The panel contributions could address one of the following key aspects:

1) the complex and shifting securitarian-humanitarian logics of governance that are reflected in the management of displacement through encampment;

2) how camps as infrastructures of immobilization, control and care change over time;

3) everyday life and encampment;

4) shifting logics of racialization and how they shape processes of encampment;

5) camps as places of resistance to racialisation and humanitarian-securitarian governance.
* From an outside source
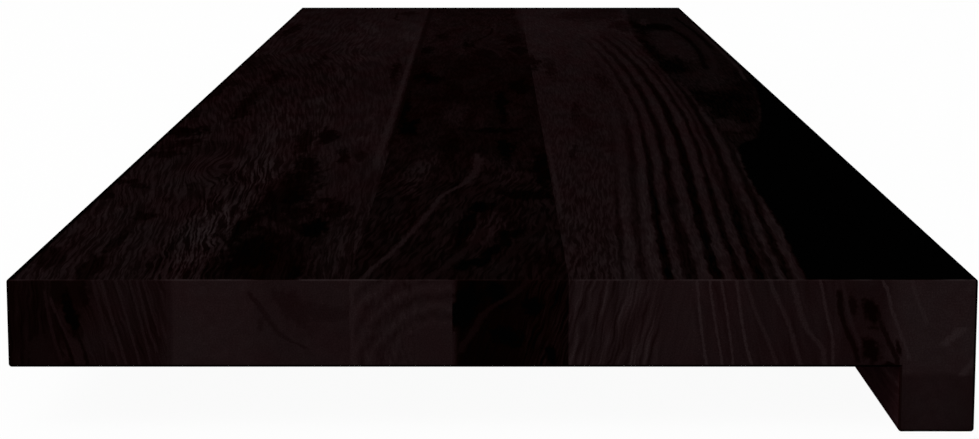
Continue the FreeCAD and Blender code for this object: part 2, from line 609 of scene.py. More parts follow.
# Its main line slants towards the front, and far along three lines arch towards the rear edge.
SLANT_PATH = (
    (0, 107), (25, 110), (50, 114), (100, 120), (150, 125), (178, 127.5), (192, 130.5),
    (212, 135.5), (238, 138.8), (265, 140), (300, 140),
)
REAR_ARCH = ((800, 147), (835, 140), (855, 133), (880, 134), (910, 139), (960, 146), (1000, 147))
MIDDLE_ARCH = ((780, 152), (828, 147), (850, 141), (870, 139), (895, 141), (950, 148), (1010, 152))
FRONT_ARCH = ((790, 161), (832, 154), (870, 147), (905, 151), (960, 157), (1040, 156))
MIDDLE_TOP_STREAKS = (
    Streak(22.5, 1.5, SLANT_PATH),
    Streak(22.0, 2.6, ((215, 136), (238, 139), (262, 140.5), (285, 141))),
    Streak(14.0, 2.0, ((0, 127), (50, 136.5), (95, 143))),
    Streak(13.0, 1.2, ((0, 117), (40, 123), (85, 129), (140, 134))),
    Streak(11.0, 1.4, ((0, 146), (60, 154), (120, 164))),
    Streak(17.0, 1.6, MIDDLE_ARCH),
    Streak(15.0, 1.6, FRONT_ARCH),
    Streak(8.5, 1.2, REAR_ARCH),
    Streak(21.5, 3.6, ((950, 171.5), (1010, 169.5), (1080, 168.0), (1150, 167.0), (1219, 166.8))),
)
MIDDLE_STREAK_FADE = 12
MIDDLE_LEVEL = ((0, 9.0), (200, 9.8), (400, 9.4), (740, 9.3), (820, 13.5), (1219, 13.9))
MIDDLE_CLOUD = Texture(7.0, 7.0, 34.0, None, 2.0)
MIDDLE_CLOUD_TONE = 6.0

# The rings follow the slanting line this closely, with a ripple of so many millimetres.
MIDDLE_SLANT = 0.6
MIDDLE_RIPPLE = Texture(5.0, 8.0, 26.0)
MIDDLE_RIPPLE_WIDTH = 2.4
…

We invite papers that explore (in)visibility and (un)knowability of the management of European borders by empirically focusing on diverse process of encampment in European member states, as well as those looking at the processes of offshoring encampment from the EU to the countries in the Mediterranean, alongside the Balkan Route, in Africa etc. Papers for this panel would offer an ethnographically and historically grounded analysis of processes of encampment and refugee camps as racialized formations made possible by certain forms of governance in which boundaries between care and violence are increasingly blurred and of resistance to these.